> [Job] The lines to print start at the one containing "What OpenSCAD source" and end at the one containing "pour_hole_rise = 5; // [3:1:8]"; print them exactly, ends included, and only them.
╔══
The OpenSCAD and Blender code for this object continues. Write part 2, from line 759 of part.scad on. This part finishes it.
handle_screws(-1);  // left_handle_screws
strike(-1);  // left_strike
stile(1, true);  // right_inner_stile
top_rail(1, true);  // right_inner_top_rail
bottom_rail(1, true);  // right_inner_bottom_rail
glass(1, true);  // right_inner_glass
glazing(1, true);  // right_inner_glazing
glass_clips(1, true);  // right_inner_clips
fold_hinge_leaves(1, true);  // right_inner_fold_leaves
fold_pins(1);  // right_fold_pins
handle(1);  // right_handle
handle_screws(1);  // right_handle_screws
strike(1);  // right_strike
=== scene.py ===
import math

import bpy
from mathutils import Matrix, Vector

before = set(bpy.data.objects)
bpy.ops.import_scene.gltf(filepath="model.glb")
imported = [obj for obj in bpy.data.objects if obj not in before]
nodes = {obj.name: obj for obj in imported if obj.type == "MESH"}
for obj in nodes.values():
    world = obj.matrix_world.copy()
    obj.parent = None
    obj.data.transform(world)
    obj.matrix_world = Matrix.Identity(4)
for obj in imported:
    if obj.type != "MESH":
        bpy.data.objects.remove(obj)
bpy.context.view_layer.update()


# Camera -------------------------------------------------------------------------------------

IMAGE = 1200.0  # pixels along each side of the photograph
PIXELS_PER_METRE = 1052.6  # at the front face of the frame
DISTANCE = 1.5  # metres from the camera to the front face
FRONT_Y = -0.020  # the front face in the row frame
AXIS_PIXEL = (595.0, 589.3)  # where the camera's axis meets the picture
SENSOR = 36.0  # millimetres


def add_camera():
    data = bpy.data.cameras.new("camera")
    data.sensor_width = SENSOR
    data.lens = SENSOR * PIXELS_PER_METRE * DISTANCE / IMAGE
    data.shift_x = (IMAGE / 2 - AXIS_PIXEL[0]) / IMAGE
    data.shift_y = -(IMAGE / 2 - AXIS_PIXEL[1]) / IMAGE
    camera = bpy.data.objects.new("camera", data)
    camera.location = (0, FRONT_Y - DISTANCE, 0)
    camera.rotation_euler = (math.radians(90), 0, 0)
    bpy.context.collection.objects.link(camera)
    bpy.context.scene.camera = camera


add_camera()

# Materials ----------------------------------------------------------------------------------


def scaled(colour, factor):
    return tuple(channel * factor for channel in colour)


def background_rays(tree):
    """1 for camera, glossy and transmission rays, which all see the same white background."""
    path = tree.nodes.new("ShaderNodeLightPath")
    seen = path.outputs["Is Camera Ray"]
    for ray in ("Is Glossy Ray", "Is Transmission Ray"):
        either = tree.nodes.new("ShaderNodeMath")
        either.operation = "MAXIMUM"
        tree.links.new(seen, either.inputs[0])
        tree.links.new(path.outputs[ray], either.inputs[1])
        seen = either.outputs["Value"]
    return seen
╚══
╔══
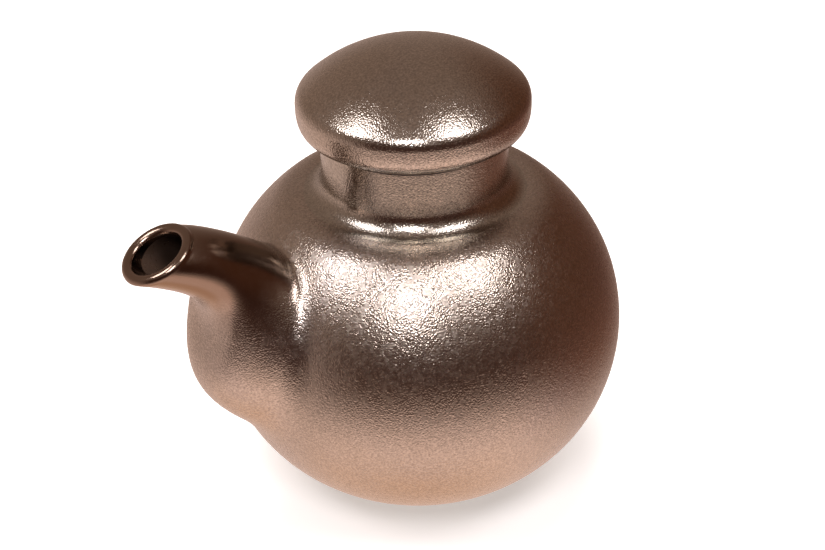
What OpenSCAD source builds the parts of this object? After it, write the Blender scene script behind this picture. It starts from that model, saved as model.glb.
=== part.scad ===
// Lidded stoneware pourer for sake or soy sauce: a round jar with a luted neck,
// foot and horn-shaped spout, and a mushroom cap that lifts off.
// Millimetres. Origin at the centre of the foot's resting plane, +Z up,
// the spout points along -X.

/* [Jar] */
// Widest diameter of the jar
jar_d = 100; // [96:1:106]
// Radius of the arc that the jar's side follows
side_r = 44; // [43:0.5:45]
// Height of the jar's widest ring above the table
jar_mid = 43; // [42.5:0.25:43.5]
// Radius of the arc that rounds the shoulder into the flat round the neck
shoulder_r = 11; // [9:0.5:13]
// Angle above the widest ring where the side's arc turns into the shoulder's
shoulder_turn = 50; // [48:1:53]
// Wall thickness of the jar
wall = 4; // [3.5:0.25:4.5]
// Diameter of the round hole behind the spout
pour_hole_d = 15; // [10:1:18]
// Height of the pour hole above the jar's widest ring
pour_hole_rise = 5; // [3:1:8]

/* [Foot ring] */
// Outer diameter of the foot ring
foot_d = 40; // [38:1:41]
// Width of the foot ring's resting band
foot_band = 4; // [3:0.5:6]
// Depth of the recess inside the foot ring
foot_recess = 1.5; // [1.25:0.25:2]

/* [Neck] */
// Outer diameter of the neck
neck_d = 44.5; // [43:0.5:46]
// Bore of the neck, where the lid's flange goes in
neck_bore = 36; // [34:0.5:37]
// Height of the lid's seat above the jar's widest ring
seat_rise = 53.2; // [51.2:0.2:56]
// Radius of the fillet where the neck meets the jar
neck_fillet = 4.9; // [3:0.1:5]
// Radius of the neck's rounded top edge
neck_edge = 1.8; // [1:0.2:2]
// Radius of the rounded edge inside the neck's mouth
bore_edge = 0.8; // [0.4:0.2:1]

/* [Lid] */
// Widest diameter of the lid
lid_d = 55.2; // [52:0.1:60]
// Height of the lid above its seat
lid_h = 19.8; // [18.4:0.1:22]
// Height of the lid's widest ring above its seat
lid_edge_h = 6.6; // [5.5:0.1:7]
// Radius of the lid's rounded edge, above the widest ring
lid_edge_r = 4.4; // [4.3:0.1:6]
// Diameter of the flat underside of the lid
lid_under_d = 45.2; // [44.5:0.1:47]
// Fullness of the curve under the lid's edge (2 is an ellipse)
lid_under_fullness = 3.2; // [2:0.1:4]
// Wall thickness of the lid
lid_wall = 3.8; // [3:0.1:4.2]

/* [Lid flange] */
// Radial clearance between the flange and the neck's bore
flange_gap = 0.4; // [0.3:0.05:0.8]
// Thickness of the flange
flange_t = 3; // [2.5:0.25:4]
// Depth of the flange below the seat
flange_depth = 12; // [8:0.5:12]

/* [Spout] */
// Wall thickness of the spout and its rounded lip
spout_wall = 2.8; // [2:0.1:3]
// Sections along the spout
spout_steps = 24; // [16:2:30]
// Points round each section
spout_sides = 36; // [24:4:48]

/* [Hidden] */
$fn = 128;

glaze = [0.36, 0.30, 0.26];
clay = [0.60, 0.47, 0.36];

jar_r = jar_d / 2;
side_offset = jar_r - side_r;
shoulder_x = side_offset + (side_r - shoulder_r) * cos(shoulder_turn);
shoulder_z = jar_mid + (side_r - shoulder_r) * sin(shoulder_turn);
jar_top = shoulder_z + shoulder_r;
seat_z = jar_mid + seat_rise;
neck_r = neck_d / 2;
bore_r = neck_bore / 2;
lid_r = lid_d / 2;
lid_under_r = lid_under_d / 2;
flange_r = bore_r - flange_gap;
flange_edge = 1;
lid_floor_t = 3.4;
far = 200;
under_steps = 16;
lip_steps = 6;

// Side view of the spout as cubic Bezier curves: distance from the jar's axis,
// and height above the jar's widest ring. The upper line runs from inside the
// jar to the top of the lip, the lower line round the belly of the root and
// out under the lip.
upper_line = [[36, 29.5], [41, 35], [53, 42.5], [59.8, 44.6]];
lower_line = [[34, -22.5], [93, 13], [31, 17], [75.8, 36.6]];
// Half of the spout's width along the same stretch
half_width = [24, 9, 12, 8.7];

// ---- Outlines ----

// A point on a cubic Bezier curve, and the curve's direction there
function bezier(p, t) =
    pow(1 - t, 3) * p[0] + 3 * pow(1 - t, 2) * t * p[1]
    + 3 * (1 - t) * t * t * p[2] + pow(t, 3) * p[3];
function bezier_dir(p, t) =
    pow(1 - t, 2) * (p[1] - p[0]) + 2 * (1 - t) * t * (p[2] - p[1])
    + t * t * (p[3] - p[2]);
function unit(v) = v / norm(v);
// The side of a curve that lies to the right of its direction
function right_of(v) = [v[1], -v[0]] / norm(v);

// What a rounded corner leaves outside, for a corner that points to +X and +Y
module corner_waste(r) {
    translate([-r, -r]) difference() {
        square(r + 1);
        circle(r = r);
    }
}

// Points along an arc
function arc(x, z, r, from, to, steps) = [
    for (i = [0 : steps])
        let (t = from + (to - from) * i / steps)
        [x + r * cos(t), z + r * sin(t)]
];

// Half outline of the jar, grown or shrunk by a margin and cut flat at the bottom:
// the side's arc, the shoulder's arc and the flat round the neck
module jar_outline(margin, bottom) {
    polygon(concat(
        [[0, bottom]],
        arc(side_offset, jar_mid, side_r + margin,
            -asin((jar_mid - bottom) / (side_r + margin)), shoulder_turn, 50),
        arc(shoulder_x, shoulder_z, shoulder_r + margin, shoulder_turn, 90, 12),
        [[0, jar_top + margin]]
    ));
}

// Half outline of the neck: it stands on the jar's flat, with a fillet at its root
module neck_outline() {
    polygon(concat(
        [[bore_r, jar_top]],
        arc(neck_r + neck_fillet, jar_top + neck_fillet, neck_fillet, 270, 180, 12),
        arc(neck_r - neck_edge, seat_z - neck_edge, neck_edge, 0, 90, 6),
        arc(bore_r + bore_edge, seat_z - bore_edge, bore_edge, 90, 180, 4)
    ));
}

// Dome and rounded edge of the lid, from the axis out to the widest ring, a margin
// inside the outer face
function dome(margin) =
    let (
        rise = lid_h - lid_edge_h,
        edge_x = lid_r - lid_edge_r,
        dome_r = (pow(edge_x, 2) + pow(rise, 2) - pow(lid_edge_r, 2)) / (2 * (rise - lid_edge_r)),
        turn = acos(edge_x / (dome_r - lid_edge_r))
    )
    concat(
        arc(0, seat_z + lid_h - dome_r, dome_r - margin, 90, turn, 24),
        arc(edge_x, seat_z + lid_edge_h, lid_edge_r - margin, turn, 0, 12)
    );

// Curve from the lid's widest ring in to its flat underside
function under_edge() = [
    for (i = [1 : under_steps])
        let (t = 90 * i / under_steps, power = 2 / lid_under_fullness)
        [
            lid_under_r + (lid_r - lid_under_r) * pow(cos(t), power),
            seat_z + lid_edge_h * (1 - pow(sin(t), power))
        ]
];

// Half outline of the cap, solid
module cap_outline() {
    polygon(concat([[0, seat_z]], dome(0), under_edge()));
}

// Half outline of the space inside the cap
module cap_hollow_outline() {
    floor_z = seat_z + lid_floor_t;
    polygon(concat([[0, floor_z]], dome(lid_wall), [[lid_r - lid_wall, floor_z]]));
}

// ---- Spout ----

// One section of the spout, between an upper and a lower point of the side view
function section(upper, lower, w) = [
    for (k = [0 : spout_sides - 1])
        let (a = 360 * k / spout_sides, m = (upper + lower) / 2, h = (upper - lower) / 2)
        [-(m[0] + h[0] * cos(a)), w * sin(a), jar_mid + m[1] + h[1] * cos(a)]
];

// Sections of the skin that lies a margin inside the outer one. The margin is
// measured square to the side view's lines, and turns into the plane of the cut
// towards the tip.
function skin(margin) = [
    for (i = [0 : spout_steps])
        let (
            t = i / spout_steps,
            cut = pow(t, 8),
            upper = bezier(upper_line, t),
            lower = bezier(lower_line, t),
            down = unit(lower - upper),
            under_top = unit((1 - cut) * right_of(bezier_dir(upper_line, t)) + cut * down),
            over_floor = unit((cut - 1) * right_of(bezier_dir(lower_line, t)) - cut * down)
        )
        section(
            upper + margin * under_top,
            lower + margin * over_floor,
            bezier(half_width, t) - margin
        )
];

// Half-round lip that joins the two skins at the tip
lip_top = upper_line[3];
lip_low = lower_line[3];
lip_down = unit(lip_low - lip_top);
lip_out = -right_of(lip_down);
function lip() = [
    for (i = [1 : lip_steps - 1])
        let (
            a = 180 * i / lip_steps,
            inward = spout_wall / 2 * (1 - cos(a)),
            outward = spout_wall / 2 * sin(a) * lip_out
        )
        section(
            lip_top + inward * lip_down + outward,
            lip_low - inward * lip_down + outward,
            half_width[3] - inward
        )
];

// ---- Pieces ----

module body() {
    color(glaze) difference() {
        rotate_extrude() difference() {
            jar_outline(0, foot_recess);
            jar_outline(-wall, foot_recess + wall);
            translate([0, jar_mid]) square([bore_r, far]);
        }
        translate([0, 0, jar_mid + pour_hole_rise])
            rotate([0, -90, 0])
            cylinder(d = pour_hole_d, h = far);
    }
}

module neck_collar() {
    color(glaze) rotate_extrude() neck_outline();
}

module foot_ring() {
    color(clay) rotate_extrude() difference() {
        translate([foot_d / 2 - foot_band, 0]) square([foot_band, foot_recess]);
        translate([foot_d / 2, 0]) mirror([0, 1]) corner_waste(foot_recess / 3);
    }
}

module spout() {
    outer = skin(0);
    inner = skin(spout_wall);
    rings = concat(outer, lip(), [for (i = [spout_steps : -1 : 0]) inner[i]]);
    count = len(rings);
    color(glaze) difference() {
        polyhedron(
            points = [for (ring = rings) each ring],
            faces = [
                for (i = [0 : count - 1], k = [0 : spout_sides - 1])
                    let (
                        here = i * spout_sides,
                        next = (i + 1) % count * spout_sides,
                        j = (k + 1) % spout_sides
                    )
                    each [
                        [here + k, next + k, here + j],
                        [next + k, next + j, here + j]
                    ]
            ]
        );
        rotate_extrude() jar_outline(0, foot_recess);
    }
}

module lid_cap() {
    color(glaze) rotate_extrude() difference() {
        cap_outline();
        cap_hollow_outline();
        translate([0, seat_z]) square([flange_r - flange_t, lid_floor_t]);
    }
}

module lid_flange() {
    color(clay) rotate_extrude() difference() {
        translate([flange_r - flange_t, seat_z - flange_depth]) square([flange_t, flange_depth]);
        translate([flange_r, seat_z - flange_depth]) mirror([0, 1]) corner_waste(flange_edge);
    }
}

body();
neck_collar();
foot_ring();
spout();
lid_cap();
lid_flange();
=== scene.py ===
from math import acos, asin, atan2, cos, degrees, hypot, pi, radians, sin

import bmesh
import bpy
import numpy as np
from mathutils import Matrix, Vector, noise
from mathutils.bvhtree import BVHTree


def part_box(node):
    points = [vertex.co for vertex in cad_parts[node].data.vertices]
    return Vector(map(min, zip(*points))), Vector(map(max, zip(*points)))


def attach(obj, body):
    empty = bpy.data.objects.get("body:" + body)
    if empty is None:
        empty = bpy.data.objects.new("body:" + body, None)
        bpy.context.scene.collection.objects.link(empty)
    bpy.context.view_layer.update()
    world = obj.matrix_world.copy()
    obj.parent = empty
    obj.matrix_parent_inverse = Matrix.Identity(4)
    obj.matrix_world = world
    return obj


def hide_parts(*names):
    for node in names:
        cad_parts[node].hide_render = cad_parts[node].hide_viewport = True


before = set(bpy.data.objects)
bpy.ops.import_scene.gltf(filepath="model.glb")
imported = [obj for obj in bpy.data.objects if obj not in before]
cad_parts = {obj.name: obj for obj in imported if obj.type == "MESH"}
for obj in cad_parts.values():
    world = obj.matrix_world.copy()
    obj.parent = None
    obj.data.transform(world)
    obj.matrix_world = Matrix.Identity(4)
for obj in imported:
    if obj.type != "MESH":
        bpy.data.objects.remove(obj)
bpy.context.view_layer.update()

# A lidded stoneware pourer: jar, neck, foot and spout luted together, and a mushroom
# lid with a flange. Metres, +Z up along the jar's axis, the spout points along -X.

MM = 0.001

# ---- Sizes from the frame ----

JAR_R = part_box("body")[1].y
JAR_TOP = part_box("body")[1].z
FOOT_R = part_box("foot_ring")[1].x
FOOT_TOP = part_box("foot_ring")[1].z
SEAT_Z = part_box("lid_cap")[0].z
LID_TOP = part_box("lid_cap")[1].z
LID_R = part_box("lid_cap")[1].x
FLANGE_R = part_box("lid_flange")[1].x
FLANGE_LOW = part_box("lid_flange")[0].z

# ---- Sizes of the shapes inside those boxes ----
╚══
> [Solution]
What OpenSCAD source builds the parts of this object? After it, write the Blender scene script behind this picture. It starts from that model, saved as model.glb.
=== part.scad ===
// Lidded stoneware pourer for sake or soy sauce: a round jar with a luted neck,
// foot and horn-shaped spout, and a mushroom cap that lifts off.
// Millimetres. Origin at the centre of the foot's resting plane, +Z up,
// the spout points along -X.

/* [Jar] */
// Widest diameter of the jar
jar_d = 100; // [96:1:106]
// Radius of the arc that the jar's side follows
side_r = 44; // [43:0.5:45]
// Height of the jar's widest ring above the table
jar_mid = 43; // [42.5:0.25:43.5]
// Radius of the arc that rounds the shoulder into the flat round the neck
shoulder_r = 11; // [9:0.5:13]
// Angle above the widest ring where the side's arc turns into the shoulder's
shoulder_turn = 50; // [48:1:53]
// Wall thickness of the jar
wall = 4; // [3.5:0.25:4.5]
// Diameter of the round hole behind the spout
pour_hole_d = 15; // [10:1:18]
// Height of the pour hole above the jar's widest ring
pour_hole_rise = 5; // [3:1:8]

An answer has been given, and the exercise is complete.